RECORDED DATA:
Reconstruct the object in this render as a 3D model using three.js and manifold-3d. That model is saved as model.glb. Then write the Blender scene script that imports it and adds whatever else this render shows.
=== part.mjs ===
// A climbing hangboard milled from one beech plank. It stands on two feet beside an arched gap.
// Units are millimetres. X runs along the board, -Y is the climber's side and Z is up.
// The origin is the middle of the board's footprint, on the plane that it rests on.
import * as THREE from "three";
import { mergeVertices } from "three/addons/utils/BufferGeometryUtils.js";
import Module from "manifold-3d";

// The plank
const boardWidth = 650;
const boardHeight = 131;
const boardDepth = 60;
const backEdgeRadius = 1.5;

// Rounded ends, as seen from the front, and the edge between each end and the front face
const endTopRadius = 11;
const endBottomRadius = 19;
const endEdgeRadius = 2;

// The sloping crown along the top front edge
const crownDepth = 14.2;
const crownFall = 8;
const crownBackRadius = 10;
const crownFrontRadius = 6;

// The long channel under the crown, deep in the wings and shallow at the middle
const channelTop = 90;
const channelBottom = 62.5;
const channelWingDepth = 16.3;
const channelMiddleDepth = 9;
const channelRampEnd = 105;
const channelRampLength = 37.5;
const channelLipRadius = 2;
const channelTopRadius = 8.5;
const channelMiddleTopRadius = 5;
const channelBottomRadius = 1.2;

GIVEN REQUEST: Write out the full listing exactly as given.

WRITTEN ANSWER:
Reconstruct the object in this render as a 3D model using three.js and manifold-3d. That model is saved as model.glb. Then write the Blender scene script that imports it and adds whatever else this render shows.
=== part.mjs ===
// A climbing hangboard milled from one beech plank. It stands on two feet beside an arched gap.
// Units are millimetres. X runs along the board, -Y is the climber's side and Z is up.
// The origin is the middle of the board's footprint, on the plane that it rests on.
import * as THREE from "three";
import { mergeVertices } from "three/addons/utils/BufferGeometryUtils.js";
import Module from "manifold-3d";

// The plank
const boardWidth = 650;
const boardHeight = 131;
const boardDepth = 60;
const backEdgeRadius = 1.5;

// Rounded ends, as seen from the front, and the edge between each end and the front face
const endTopRadius = 11;
const endBottomRadius = 19;
const endEdgeRadius = 2;

// The sloping crown along the top front edge
const crownDepth = 14.2;
const crownFall = 8;
const crownBackRadius = 10;
const crownFrontRadius = 6;

// The long channel under the crown, deep in the wings and shallow at the middle
const channelTop = 90;
const channelBottom = 62.5;
const channelWingDepth = 16.3;
const channelMiddleDepth = 9;
const channelRampEnd = 105;
const channelRampLength = 37.5;
const channelLipRadius = 2;
const channelTopRadius = 8.5;
const channelMiddleTopRadius = 5;
const channelBottomRadius = 1.2;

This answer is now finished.